On Wednesday our parliament passed bill C-51; a bill which takes a sledgehammer to the principles in the Charter. The bill is called the "Anti-terrorism Act" and it will give security agencies in Canada a much broader and easier to use set of tools in combating terrorism. All of that sounds good in theory and one would be hard pressed to argue that we should not equip our police with better tools to combat terrorism. And that is exactly what the government is hoping you focus on. Why does the government hope you don't care about this? Because most legal scholars and virtually all civil liberties organizations feel that C-51 eviscerates citizen privacy rights and expands the power of security agencies and the government. All of which seem very un-Canadian to me.
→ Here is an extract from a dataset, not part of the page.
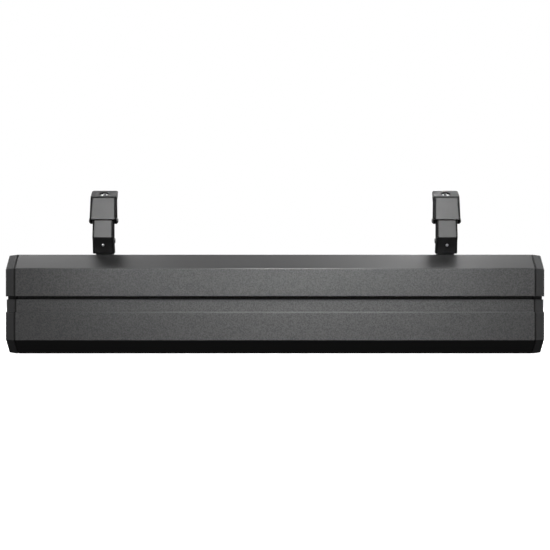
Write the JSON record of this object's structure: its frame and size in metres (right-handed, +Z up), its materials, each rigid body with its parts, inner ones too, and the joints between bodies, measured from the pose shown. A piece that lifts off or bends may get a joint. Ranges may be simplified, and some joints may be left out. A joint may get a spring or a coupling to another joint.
{
  "type": "led strip batten",
  "caption": "Long chamfered light batten with end caps, a glazed front, plug sockets at its ends and folding hanging brackets on its top.",
  "frame": {"origin": "middle of the flat bottom", "axes": "+X along the batten, +Y towards the side the light leaves by, +Z up"},
  "size_m": [0.6046, 0.1, 0.1853],
  "materials": {
    "housing": "fine sand powder coat",
    "end_cap": "smooth satin paint",
    "seal": "matt",
    "glass": "clear",
    "display_glass": "smoked",
    "plate": "brushed",
    "zinc_case": "zinc plated",
    "circuit_board": "solder mask",
    "led_board": "white solder mask",
    "lens": "clear moulded",
    "plastic": "moulded",
    "button": "matt",
    "cable": "sleeved",
    "bracket_sheet": "satin powder coat",
    "bracket_foot": "satin powder coat",
    "fastener": "black oxide"
  },
  "bodies": {
    "housing": {"control_board": "circuit_board", "data_in_socket": "plastic", "data_loom": "cable", "data_out_socket": "plastic", "dc_loom": "cable", "display_window": "display_glass", "driver_board": "circuit_board", "end_cap_left": "end_cap", "end_cap_right": "end_cap", "end_cap_screw_left_1": "fastener", "end_cap_screw_left_2": "fastener", "end_cap_screw_left_3": "fastener", "end_cap_screw_left_4": "fastener", "end_cap_screw_right_1": "fastener", "end_cap_screw_right_2": "fastener", "end_cap_screw_right_3": "fastener", "end_cap_screw_right_4": "fastener", "end_seal_left": "seal", "end_seal_right": "seal", "front_bezel": "housing", "front_glass": "glass", "fuse_holder": "plastic", "glass_gasket": "seal", "glass_retainer": "plate", "housing_extrusion": "housing", "led_board_1": "led_board", "led_board_2": "led_board", "led_board_3": "led_board", "led_carrier": "plate", "lens_strip_1": "lens", "lens_strip_2": "lens", "lens_strip_3": "lens", "mains_loom": "cable", "power_in_socket": "plastic", "power_out_socket": "plastic", "power_supply": "zinc_case"},
    "bracket_left_runner": {"bracket_left_foot": "bracket_foot", "bracket_left_foot_screw": "fastener"},
    "bracket_left_lower": {"bracket_left_arm": "bracket_sheet", "bracket_left_arm_screw": "fastener", "bracket_left_arm_bolt": "fastener", "bracket_left_arm_nut": "fastener"},
    "bracket_left_upper": {"bracket_left_head": "bracket_sheet", "bracket_left_head_rivet": "fastener", "bracket_left_cross_pin": "fastener"},
    "bracket_right_runner": {"bracket_right_foot": "bracket_foot", "bracket_right_foot_screw": "fastener"},
    "bracket_right_lower": {"bracket_right_arm": "bracket_sheet", "bracket_right_arm_screw": "fastener", "bracket_right_arm_bolt": "fastener", "bracket_right_arm_nut": "fastener"},
    "bracket_right_upper": {"bracket_right_head": "bracket_sheet", "bracket_right_head_rivet": "fastener", "bracket_right_cross_pin": "fastener"},
    "button_mode": {"menu_button_mode": "button"},
    "button_up": {"menu_button_up": "button"},
    "button_down": {"menu_button_down": "button"},
    "button_enter": {"menu_button_enter": "button"}
  },
  "joints": [
    {"name": "bracket_left_slide", "type": "slide", "parent": "housing", "child": "bracket_left_runner", "axis": [1, 0, 0], "range_m": [-0.06, 0.14]},
    {"name": "bracket_left_tilt", "type": "hinge", "parent": "bracket_left_runner", "child": "bracket_left_lower", "pos_m": [-0.1948, -0.021, 0.1277], "axis": [1, 0, 0], "range_deg": [-60, 0]},
    {"name": "bracket_left_fold", "type": "hinge", "parent": "bracket_left_lower", "child": "bracket_left_upper", "pos_m": [-0.1948, -0.022, 0.1506], "axis": [1, 0, 0], "range_deg": [-50, 0]},
    {"name": "bracket_right_slide", "type": "slide", "parent": "housing", "child": "bracket_right_runner", "axis": [-1, 0, 0], "range_m": [-0.06, 0.14]},
    {"name": "bracket_right_tilt", "type": "hinge", "parent": "bracket_right_runner", "child": "bracket_right_lower", "pos_m": [0.1948, -0.021, 0.1277], "axis": [1, 0, 0], "range_deg": [-60, 0]},
    {"name": "bracket_right_fold", "type": "hinge", "parent": "bracket_right_lower", "child": "bracket_right_upper", "pos_m": [0.1948, -0.022, 0.1506], "axis": [1, 0, 0], "range_deg": [-50, 0]},
    {"name": "press_mode", "type": "slide", "parent": "housing", "child": "button_mode", "axis": [-1, 0, 0], "range_m": [0, 0.0012], "stiffness_N_per_m": 600, "springref_m": -0.0006},
    {"name": "press_up", "type": "slide", "parent": "housing", "child": "button_up", "axis": [-1, 0, 0], "range_m": [0, 0.0012], "stiffness_N_per_m": 600, "springref_m": -0.0006},
    {"name": "press_down", "type": "slide", "parent": "housing", "child": "button_down", "axis": [-1, 0, 0], "range_m": [0, 0.0012], "stiffness_N_per_m": 600, "springref_m": -0.0006},
    {"name": "press_enter", "type": "slide", "parent": "housing", "child": "button_enter", "axis": [-1, 0, 0], "range_m": [0, 0.0012], "stiffness_N_per_m": 600, "springref_m": -0.0006}
  ]
}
I know we live in a different world today than we did in 1982 but to me the Charter is more important today than it was then.

Over the past few weeks I have seen a lot of concerned citizens talking about C-51 on social media and felt that perhaps there was a chance that our government would listen to its constituents. Organizations like OpenMedia did their best to educate Canadians about the bill and as people learned more and more about it, support for it dropped drastically. I thought to myself, surely a controversial bill could not pass with 52 per cent of Canadians opposing it and only 33 per cent supporting it. However, as it happens on occasion, my idealized sense of democracy was defeated by the cold reality of politics.

It is amazing that this vote happened a mere day after Canada's most right leaning province elected an NDP government. Clearly the federal Conservatives failed to learn from the mistakes of their provincial cohorts. Ignoring the voices of your constituents is dangerous, especially in an election year. Bill C-51 will be a device election issue and one which I don't think will work in the current governments favour. I am almost certain that the Trudeau Liberal support of this legislation will also come back to haunt them dearly.

Let's build a Canada that we are proud of with a government that listens to its population. I want to live in a nation that is indeed "strong and free" and not scared and quiet.